>> Start Supplied information

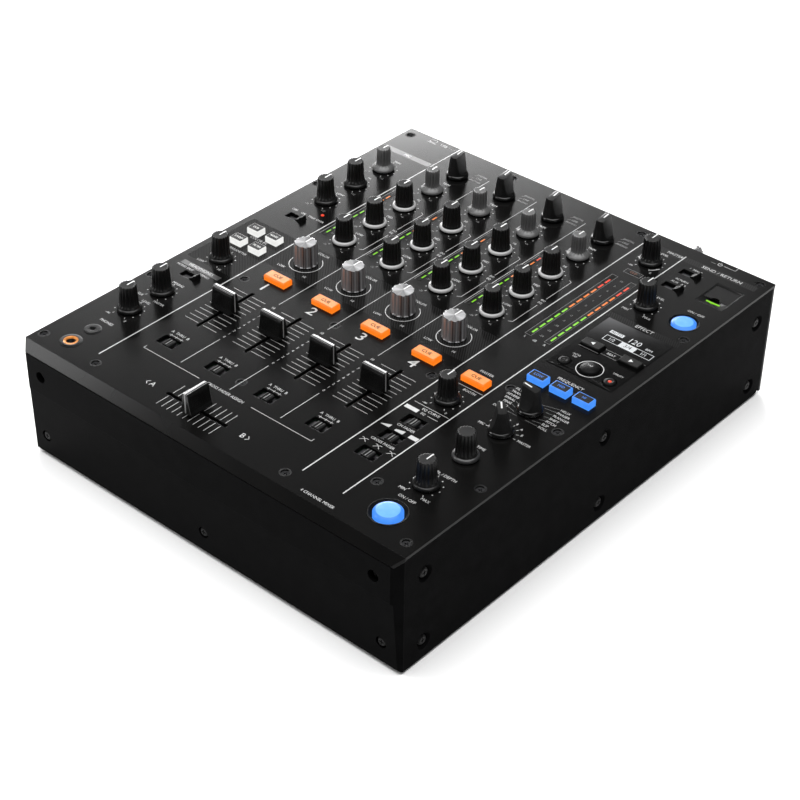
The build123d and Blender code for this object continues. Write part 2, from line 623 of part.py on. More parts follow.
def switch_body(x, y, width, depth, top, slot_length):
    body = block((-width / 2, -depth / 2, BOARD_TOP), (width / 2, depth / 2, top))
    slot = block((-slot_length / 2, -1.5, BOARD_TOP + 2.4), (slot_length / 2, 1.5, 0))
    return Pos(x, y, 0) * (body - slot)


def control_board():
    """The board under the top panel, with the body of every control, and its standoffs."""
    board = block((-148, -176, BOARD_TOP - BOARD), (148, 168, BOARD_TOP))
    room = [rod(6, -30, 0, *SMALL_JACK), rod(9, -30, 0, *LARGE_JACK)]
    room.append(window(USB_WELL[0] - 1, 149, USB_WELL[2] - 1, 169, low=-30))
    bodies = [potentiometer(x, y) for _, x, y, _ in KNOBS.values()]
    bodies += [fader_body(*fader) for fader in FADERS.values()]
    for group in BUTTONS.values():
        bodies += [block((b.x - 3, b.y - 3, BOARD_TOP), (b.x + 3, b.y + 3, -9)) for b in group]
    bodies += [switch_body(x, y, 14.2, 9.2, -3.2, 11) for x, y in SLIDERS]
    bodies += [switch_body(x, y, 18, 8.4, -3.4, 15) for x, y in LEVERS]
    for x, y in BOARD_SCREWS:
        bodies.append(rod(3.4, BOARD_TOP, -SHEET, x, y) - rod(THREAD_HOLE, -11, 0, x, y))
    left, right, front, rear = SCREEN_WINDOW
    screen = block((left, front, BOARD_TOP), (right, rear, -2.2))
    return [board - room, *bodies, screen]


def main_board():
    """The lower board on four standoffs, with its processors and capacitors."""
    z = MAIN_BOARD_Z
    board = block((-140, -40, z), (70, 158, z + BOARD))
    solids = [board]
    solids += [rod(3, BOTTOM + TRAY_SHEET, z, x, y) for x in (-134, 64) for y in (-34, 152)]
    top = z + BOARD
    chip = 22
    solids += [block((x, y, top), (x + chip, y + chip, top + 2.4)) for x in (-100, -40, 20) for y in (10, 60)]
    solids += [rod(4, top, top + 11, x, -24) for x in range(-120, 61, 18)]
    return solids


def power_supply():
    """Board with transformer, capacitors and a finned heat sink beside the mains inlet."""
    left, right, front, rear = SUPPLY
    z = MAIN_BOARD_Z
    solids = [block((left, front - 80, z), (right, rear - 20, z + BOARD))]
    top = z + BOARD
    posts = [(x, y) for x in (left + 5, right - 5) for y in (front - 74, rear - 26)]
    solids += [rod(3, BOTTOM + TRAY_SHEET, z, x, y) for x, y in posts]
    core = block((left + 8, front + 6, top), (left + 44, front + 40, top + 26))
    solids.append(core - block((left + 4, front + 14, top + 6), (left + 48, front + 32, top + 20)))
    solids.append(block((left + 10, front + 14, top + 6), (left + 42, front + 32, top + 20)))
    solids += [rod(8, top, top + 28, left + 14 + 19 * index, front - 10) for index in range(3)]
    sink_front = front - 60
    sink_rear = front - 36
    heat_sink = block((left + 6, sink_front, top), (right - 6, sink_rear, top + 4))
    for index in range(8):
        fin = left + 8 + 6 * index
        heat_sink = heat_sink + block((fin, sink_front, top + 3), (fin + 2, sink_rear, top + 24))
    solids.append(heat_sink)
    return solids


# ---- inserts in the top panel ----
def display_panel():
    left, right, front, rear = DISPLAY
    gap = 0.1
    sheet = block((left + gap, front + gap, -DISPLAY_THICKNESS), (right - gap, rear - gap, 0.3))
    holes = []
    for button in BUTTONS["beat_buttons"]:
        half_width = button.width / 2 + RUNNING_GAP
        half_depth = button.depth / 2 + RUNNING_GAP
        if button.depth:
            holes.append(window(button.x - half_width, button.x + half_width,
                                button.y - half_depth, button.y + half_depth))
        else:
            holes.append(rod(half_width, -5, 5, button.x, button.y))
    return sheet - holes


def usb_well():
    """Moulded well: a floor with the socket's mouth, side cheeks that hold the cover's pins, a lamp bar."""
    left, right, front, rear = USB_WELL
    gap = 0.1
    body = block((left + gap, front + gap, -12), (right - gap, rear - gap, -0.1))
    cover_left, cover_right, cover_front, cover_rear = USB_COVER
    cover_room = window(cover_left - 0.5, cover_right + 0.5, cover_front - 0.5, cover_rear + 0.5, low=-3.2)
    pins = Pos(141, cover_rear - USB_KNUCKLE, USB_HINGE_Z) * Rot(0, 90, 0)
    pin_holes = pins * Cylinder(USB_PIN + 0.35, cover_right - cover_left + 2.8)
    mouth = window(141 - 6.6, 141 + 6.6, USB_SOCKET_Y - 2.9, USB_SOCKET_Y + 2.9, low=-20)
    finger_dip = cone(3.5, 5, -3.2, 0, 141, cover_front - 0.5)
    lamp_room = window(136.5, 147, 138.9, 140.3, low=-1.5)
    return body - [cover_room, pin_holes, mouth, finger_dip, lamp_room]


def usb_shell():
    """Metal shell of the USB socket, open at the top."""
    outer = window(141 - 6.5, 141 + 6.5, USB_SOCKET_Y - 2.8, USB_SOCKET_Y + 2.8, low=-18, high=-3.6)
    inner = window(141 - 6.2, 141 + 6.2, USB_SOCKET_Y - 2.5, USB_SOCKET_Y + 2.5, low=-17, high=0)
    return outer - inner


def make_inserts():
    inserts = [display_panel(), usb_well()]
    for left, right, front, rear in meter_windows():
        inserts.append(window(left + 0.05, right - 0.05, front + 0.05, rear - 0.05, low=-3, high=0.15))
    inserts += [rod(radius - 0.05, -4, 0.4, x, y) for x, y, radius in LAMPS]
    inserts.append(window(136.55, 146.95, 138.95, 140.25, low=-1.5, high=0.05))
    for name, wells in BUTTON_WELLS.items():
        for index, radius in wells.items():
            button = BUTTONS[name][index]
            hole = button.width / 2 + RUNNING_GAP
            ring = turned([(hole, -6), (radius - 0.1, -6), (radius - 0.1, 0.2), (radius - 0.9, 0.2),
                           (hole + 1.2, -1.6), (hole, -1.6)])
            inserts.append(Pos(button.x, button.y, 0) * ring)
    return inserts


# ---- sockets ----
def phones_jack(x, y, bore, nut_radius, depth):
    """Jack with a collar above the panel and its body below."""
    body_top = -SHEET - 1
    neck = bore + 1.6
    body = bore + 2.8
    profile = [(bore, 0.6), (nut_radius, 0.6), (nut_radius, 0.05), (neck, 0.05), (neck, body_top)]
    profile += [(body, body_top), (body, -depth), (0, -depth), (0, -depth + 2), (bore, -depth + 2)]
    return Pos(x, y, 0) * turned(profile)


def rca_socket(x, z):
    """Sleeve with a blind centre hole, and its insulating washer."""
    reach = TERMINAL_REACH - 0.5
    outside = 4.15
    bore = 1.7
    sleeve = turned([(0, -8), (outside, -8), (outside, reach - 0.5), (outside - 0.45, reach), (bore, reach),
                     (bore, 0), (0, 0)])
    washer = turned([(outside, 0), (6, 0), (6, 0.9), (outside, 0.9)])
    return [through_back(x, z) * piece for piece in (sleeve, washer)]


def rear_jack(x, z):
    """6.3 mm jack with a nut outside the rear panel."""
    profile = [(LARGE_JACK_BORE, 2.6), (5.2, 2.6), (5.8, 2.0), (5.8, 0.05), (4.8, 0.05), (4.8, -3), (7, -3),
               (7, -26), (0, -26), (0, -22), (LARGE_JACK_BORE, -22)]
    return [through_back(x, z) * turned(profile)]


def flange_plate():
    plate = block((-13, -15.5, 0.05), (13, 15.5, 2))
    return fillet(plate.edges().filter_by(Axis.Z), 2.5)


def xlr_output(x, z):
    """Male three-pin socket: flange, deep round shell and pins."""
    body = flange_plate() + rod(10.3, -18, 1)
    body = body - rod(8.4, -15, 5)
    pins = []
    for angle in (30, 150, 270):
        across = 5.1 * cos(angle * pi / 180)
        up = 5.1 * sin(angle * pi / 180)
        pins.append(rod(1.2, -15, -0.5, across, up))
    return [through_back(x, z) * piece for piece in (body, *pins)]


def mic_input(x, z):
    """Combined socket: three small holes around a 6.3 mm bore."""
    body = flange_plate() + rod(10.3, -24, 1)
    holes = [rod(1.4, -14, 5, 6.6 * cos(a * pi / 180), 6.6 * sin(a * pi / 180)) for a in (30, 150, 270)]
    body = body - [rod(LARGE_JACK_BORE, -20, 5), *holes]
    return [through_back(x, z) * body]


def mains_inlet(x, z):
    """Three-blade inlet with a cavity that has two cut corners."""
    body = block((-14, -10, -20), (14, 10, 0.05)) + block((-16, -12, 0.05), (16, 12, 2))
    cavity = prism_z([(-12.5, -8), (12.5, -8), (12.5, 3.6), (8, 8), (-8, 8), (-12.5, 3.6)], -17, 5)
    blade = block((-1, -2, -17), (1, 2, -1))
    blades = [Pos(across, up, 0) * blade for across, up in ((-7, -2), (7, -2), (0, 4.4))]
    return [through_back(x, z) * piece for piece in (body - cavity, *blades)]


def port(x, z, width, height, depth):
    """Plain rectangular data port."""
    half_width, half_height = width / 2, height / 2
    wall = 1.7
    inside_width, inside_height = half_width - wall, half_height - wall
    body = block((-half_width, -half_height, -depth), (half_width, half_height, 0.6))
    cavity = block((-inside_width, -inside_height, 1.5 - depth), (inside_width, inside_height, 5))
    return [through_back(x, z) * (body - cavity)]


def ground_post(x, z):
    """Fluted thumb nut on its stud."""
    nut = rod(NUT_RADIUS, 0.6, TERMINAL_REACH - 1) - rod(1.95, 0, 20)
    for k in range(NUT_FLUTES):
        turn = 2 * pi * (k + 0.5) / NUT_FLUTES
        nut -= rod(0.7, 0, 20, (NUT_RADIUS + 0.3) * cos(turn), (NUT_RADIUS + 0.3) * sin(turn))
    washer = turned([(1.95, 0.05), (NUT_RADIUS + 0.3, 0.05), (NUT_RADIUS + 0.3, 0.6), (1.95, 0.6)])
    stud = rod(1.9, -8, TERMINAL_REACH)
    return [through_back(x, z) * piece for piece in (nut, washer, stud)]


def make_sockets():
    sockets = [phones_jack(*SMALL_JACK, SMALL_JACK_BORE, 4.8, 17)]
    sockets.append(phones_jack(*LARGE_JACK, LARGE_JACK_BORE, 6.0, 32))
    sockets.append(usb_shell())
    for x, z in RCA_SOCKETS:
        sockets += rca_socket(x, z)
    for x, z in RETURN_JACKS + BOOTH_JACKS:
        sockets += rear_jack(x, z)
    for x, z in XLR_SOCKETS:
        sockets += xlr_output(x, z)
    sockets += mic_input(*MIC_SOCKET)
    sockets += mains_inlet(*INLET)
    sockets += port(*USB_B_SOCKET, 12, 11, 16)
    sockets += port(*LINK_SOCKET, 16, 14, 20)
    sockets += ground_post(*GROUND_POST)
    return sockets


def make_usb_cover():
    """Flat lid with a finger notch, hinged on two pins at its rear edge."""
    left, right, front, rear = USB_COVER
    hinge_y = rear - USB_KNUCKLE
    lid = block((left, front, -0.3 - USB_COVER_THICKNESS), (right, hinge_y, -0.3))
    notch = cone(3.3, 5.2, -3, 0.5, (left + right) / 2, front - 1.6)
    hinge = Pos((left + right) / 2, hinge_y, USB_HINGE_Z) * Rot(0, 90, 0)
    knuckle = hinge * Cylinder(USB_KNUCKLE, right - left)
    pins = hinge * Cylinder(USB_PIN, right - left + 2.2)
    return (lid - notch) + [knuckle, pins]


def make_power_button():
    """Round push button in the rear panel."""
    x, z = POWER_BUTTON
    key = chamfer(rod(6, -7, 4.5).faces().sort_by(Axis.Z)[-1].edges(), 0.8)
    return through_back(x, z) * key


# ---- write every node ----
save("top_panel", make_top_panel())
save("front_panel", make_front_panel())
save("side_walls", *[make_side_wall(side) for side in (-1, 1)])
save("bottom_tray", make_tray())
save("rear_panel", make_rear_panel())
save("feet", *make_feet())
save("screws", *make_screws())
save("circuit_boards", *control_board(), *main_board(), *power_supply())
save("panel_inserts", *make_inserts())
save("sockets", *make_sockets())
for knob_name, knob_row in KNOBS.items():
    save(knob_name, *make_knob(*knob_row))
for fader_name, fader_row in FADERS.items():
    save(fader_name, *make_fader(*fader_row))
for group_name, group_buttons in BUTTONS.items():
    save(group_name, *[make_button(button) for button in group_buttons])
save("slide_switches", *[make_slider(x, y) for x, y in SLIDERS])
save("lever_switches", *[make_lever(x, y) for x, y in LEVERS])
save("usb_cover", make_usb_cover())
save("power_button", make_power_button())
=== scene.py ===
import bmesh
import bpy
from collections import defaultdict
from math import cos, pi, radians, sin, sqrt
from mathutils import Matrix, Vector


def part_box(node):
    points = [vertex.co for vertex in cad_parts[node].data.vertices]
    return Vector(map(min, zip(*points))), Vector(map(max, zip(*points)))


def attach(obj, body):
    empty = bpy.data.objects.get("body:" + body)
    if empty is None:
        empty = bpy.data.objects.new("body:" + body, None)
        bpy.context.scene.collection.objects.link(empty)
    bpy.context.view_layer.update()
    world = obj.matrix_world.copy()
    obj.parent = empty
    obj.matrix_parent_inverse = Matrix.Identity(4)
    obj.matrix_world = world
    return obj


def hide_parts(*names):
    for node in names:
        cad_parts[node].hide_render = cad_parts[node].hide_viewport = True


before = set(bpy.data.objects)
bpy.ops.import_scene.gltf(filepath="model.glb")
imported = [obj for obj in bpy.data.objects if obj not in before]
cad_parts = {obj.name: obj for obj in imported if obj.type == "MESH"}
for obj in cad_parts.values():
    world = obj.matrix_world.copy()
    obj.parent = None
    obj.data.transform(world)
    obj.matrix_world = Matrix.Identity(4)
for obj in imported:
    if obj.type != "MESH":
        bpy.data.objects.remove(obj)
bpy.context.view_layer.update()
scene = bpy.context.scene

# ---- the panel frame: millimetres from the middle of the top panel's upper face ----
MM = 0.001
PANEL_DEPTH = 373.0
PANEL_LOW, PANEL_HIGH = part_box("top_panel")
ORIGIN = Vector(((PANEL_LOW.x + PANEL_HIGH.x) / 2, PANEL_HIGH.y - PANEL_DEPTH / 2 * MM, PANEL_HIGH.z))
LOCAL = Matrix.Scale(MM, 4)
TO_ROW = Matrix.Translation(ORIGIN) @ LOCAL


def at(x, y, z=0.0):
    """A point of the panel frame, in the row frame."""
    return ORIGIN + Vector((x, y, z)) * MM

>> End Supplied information
>> Start Supplied information

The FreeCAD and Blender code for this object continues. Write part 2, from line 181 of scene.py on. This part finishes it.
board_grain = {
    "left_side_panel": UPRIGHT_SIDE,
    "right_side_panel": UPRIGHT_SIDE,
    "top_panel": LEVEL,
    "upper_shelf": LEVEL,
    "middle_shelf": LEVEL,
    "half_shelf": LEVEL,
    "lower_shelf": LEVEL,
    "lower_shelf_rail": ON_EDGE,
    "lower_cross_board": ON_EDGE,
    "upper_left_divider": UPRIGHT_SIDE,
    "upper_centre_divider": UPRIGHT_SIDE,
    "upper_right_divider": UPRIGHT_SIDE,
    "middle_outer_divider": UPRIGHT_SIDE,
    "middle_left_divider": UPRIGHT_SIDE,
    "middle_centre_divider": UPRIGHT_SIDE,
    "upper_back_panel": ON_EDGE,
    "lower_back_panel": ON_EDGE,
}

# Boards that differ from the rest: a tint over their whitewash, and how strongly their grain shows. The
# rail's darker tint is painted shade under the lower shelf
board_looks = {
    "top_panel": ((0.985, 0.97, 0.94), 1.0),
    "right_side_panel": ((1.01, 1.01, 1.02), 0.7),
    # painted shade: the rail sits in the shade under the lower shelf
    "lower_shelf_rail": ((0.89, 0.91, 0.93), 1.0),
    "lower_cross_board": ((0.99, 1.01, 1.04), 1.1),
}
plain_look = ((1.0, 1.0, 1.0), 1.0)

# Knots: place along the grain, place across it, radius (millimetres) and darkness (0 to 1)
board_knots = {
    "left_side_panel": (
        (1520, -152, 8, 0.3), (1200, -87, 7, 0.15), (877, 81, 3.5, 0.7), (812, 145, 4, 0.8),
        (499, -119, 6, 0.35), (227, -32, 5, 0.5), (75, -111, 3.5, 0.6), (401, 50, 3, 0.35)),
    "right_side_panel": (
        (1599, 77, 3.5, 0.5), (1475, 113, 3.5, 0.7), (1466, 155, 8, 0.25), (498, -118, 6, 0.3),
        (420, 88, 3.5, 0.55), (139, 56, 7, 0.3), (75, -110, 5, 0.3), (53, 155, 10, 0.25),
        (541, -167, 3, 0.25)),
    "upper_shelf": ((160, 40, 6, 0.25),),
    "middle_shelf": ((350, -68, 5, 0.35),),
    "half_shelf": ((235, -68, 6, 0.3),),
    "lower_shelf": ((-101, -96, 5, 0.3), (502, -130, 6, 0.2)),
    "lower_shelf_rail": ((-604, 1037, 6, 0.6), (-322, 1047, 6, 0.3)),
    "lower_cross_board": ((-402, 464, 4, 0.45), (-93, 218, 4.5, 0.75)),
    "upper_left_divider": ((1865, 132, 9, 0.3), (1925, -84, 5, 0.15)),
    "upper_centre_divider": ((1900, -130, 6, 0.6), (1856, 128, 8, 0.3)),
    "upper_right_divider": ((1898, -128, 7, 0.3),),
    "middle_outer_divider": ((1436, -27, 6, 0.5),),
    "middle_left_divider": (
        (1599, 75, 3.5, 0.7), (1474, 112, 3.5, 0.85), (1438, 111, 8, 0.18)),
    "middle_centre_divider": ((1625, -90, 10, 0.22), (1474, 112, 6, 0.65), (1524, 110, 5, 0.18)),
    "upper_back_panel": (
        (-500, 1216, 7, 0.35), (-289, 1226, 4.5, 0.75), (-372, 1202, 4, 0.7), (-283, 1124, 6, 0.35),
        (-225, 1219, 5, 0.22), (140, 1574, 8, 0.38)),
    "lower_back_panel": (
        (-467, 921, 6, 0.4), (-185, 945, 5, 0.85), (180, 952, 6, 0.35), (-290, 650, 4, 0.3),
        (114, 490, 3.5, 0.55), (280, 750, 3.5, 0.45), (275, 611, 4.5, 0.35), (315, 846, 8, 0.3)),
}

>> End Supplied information
>> Start Supplied information

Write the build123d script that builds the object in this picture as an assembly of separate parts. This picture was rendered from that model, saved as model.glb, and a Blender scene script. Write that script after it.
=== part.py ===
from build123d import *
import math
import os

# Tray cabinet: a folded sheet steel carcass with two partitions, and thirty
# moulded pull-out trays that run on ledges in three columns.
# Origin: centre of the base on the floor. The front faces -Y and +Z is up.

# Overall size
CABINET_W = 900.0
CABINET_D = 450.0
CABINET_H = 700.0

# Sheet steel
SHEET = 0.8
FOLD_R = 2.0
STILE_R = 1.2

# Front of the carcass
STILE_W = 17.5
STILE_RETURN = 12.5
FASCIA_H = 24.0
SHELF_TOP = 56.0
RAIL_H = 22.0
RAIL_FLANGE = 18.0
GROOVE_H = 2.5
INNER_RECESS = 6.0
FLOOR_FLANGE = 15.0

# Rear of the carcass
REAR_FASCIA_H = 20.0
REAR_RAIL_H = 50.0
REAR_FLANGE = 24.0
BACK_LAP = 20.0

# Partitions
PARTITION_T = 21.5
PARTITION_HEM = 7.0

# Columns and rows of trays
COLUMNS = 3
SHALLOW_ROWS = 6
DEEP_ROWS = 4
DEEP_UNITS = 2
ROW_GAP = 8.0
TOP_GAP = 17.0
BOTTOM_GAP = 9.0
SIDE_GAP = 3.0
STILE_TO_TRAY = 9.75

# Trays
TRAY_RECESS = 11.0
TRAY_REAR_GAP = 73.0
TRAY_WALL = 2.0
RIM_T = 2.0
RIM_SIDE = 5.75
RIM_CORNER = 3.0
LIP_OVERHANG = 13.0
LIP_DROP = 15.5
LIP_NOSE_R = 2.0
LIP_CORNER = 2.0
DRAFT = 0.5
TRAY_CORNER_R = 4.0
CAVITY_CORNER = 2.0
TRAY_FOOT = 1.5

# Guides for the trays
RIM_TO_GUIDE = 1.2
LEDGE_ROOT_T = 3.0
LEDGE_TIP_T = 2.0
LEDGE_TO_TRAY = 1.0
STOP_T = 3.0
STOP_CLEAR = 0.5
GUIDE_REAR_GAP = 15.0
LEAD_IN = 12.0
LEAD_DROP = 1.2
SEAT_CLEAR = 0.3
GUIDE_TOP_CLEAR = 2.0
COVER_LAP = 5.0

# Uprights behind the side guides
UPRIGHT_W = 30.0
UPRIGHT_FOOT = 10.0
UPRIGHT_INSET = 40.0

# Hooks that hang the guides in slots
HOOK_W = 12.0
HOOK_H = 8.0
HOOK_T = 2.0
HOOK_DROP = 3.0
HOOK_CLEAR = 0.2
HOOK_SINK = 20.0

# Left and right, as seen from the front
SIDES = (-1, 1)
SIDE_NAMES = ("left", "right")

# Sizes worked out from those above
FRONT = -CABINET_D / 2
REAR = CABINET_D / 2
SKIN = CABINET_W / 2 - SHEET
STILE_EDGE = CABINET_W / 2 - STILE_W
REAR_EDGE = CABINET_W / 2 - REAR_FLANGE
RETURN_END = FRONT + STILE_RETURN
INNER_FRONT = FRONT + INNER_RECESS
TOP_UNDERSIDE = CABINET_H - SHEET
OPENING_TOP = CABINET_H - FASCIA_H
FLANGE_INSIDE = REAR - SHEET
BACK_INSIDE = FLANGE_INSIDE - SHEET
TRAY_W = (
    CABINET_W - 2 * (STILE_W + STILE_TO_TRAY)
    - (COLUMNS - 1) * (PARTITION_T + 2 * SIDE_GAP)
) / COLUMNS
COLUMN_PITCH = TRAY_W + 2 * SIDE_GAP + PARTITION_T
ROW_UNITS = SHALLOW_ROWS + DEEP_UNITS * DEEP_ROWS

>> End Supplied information

Description of the task: Start at the line with "# ---- write" and stop after the line with "obj.data.transform(world)". Repeat exactly the lines in that range.

Written answer:
# ---- write every node ----
save("top_panel", make_top_panel())
save("front_panel", make_front_panel())
save("side_walls", *[make_side_wall(side) for side in (-1, 1)])
save("bottom_tray", make_tray())
save("rear_panel", make_rear_panel())
save("feet", *make_feet())
save("screws", *make_screws())
save("circuit_boards", *control_board(), *main_board(), *power_supply())
save("panel_inserts", *make_inserts())
save("sockets", *make_sockets())
for knob_name, knob_row in KNOBS.items():
    save(knob_name, *make_knob(*knob_row))
for fader_name, fader_row in FADERS.items():
    save(fader_name, *make_fader(*fader_row))
for group_name, group_buttons in BUTTONS.items():
    save(group_name, *[make_button(button) for button in group_buttons])
save("slide_switches", *[make_slider(x, y) for x, y in SLIDERS])
save("lever_switches", *[make_lever(x, y) for x, y in LEVERS])
save("usb_cover", make_usb_cover())
save("power_button", make_power_button())
=== scene.py ===
import bmesh
import bpy
from collections import defaultdict
from math import cos, pi, radians, sin, sqrt
from mathutils import Matrix, Vector


def part_box(node):
    points = [vertex.co for vertex in cad_parts[node].data.vertices]
    return Vector(map(min, zip(*points))), Vector(map(max, zip(*points)))


def attach(obj, body):
    empty = bpy.data.objects.get("body:" + body)
    if empty is None:
        empty = bpy.data.objects.new("body:" + body, None)
        bpy.context.scene.collection.objects.link(empty)
    bpy.context.view_layer.update()
    world = obj.matrix_world.copy()
    obj.parent = empty
    obj.matrix_parent_inverse = Matrix.Identity(4)
    obj.matrix_world = world
    return obj


def hide_parts(*names):
    for node in names:
        cad_parts[node].hide_render = cad_parts[node].hide_viewport = True


before = set(bpy.data.objects)
bpy.ops.import_scene.gltf(filepath="model.glb")
imported = [obj for obj in bpy.data.objects if obj not in before]
cad_parts = {obj.name: obj for obj in imported if obj.type == "MESH"}
for obj in cad_parts.values():
    world = obj.matrix_world.copy()
    obj.parent = None
    obj.data.transform(world)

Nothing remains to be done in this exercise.